Land is not cheap in either country. Although they’re comparatively less well off , land prices are higher there than in Malaysia, Tong points out.
“Malaysian developers have a good reputation in India; our aim is to build our reputation over there and instill confidence in the market,” he says. “They’re comfortable with us and reputable foreign partners bring a 20% to 25% premium to the price of properties. It’s a developer’s market over there.”
Late last year, Dijaya signed a development agreement with landowner Telangana Spinning & Weaving Mills Ltd, with Dijaya holding a 72% stake in the joint venture, Dijaya-Malind JV (Mauritius) Ltd. Its maiden foreign property venture involves the development of a 25-acre parcel in Hyderabad, India.
Tong says this will be launched by the first half of next year. With a GDV of RM800 million, the currently unnamed mixed development will comprise six to eight 15 to 18-storey medium-cost condominium blocks and shopoffices.

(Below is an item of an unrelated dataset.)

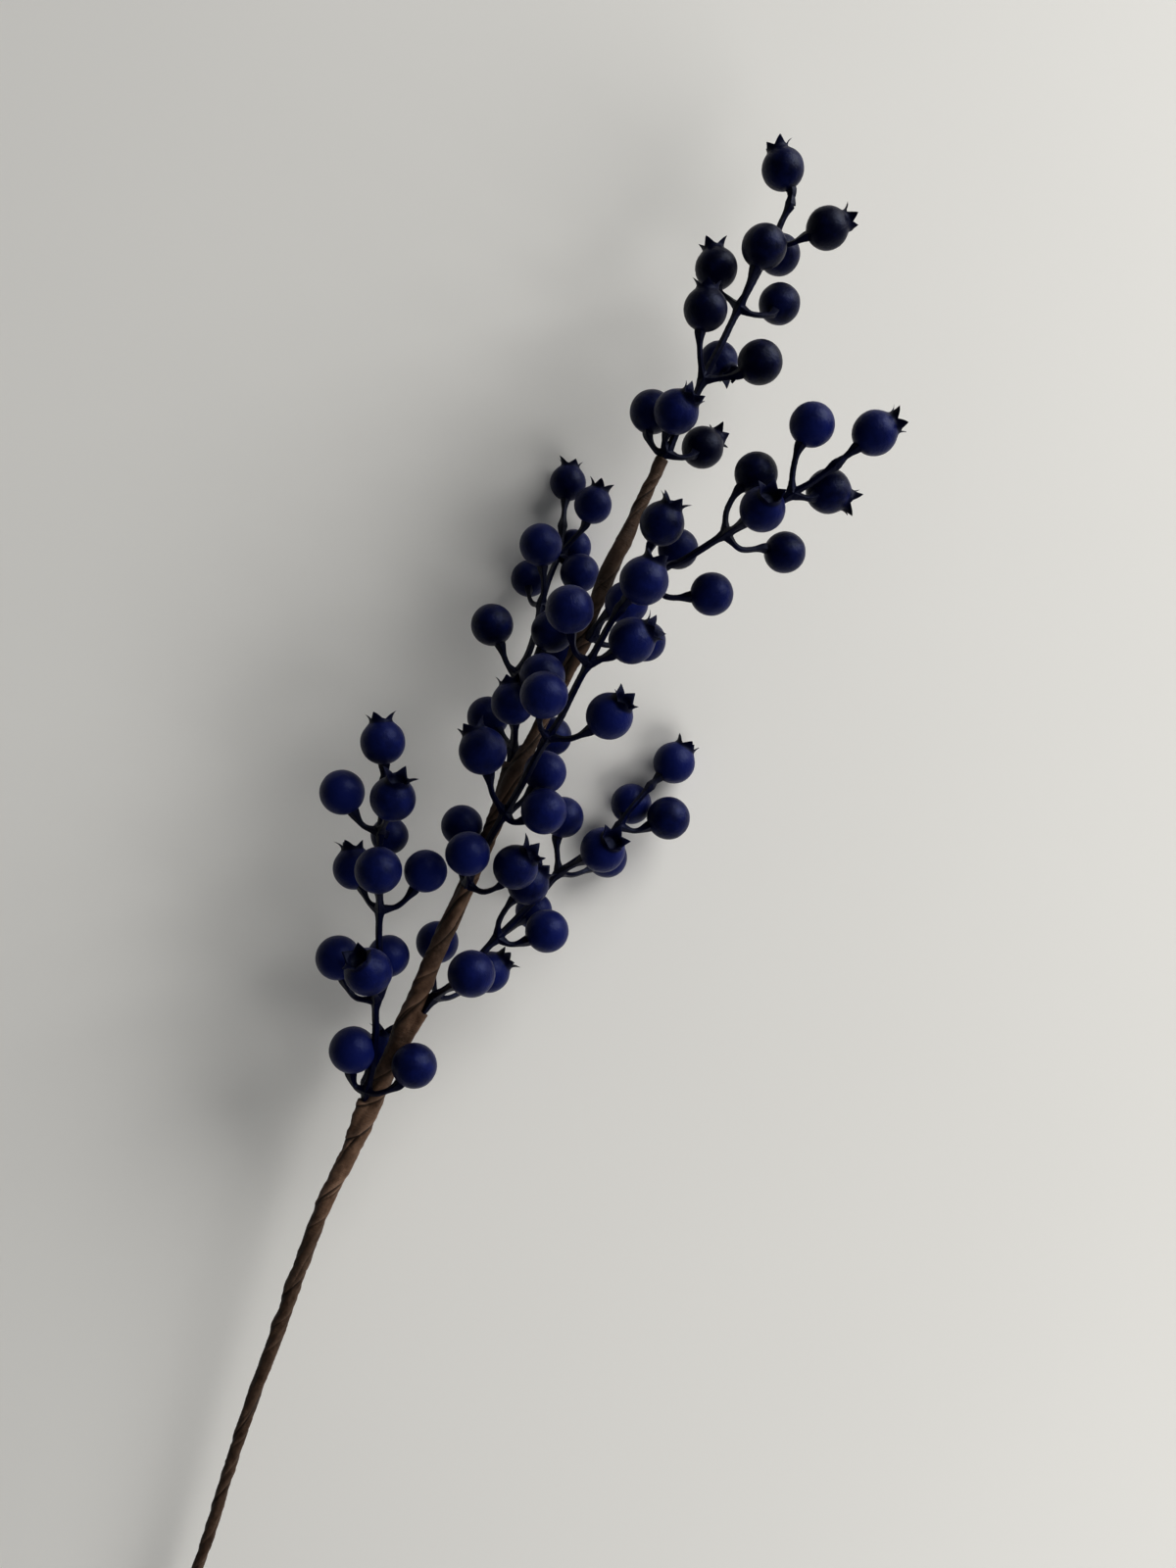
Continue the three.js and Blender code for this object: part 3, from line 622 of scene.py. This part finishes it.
def crown_rings(chance):
    """The crown's rings, [out, up, angle] each: up the outside of its wall of sepals, and down the inside."""
    lengths = [chance.uniform(*sepal_lengths) for _ in range(sepals)]
    curls = [chance.uniform(*sepal_curls) for _ in range(sepals)]
    leans = [chance.uniform(*sepal_leans) for _ in range(sepals)]
    outer, inner = [], []
    for row in range(1, sepal_rows + 1):
        share = row / sepal_rows
        thin = sepal_thickness * (1 - sepal_thins * share)
        ring_out, ring_in = [], []
        for i in range(berry_columns):
            turn = i / berry_columns * sepals
            nearest = math.floor(turn + 0.5)
            which = nearest % sepals
            across = 2 * (turn + 0.5 - nearest) - 1
            edge = max(0, 1 - abs(across / sepal_half_share) ** 1.1)
            length = crown_collar + (1 - crown_collar) * edge * lengths[which]
            out, up = sepal_point(share, length, curls[which])
            out -= sepal_cups * share * edge * abs(across)
            narrow = 1 - sepal_narrows * share * edge
            middle_turn = (nearest + leans[which] * share) / sepals * math.tau
            angle = middle_turn + across * narrow * math.pi / sepals
            ring_out.append((out, up, angle))
            ring_in.append((out - thin, up - 0.02 * share, angle))
        outer.append(ring_out)
        inner.append(ring_in)
    return outer + inner[::-1]


def berry_template(name, crowned, seed):
    """A berry of radius 1 about +Z: a ball of rings, and on a crowned one a fluted wall up to five sepals."""
    around = [i * math.tau / berry_columns for i in range(berry_columns)]
    rings = [[(out, up, angle) for angle in around] for out, up in ball_outline(crowned)]
    if crowned:
        rings += crown_rings(random.Random(seed))
        rings += [[(out, up, angle) for angle in around] for out, up in cup]
    lump = Vector((seed * 3.1, seed * 1.7, 0))
    vertices, faces = [], []
    for ring in rings:
        for out, up, angle in ring:
            place = Vector((out * math.cos(angle), out * math.sin(angle), up))
            vertices.append(place * (1 + berry_lumps * noise.noise(place * 1.7 + lump)))
    for row in range(len(rings) - 1):
        for i in range(berry_columns):
            j = (i + 1) % berry_columns
            a, b = row * berry_columns, (row + 1) * berry_columns
            faces.append((a + i, a + j, b + j, b + i))
    low, high = len(vertices), len(vertices) + 1
    vertices.append(Vector((0, 0, -1.0)))
    vertices.append(Vector((0, 0, cup_middle if crowned else 0.995)))
    last = (len(rings) - 1) * berry_columns
    for i in range(berry_columns):
        j = (i + 1) % berry_columns
        faces.append((low, j, i))
        faces.append((high, last + i, last + j))
    made = mesh_object(name, vertices, faces)
    made.data.polygons.foreach_set("use_smooth", [True] * len(faces))
    map_turn(made.data, crowned)
    return made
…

There may be a shopping mall, depending on the final plans, Tong adds. The condominium units will be priced from 2,500 rupees psf.
The entire development will take six years to complete, depending on the market, and will bring in revenue of RM400 million to the group based on the share of the joint venture, Tong says.

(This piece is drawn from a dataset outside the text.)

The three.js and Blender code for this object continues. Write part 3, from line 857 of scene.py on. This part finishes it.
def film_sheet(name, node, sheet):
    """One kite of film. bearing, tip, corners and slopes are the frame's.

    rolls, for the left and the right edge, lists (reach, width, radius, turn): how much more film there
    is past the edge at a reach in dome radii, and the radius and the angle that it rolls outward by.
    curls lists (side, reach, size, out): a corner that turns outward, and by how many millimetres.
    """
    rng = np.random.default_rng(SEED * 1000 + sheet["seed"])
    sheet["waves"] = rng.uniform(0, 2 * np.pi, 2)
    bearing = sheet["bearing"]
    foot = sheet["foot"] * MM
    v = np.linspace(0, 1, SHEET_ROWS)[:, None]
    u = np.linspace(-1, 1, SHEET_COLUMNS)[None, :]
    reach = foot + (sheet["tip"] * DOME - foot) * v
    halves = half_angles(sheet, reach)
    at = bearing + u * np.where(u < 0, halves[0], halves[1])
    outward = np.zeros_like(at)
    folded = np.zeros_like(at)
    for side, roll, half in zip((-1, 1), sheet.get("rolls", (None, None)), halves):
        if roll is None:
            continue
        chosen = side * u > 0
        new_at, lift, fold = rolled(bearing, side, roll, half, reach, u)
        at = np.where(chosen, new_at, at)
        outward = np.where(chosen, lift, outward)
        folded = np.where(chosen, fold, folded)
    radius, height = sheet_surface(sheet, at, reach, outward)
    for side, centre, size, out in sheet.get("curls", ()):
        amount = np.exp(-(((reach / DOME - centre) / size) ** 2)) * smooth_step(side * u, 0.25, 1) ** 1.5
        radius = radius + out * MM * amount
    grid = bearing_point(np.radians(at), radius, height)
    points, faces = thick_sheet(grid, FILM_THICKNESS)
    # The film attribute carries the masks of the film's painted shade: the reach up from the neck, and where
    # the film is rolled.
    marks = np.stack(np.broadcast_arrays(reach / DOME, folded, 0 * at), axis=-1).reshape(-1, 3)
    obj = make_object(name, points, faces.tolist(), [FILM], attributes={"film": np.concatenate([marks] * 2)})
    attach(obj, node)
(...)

Other cities the group is interested in are Chennai and Bangalooru. “There is nothing concrete yet; we’ve been studying several offers for developments in these cities,” Tong says.
“We’ve also explored Vietnam in the last two months, hopefully in the next few months something will come up. It’s a hot market over there and property prices are not cheap,” he says.
Dijaya is eyeing the more vibrant Ho Chi Minh City for its venture although there will also be a future trip to Hanoi to scout around. “It’ll be something similar to Tropicana City but with a hotel component included,” Tong says.
Vietnam is at least a decade behind China but where real estate is concerned the guidelines are very clear cut. There’s no restraint on foreign participation except that foreigners are not allowed to own freehold land, so freehold land that is sold to foreigners will become leasehold until they’re resold to locals, he says.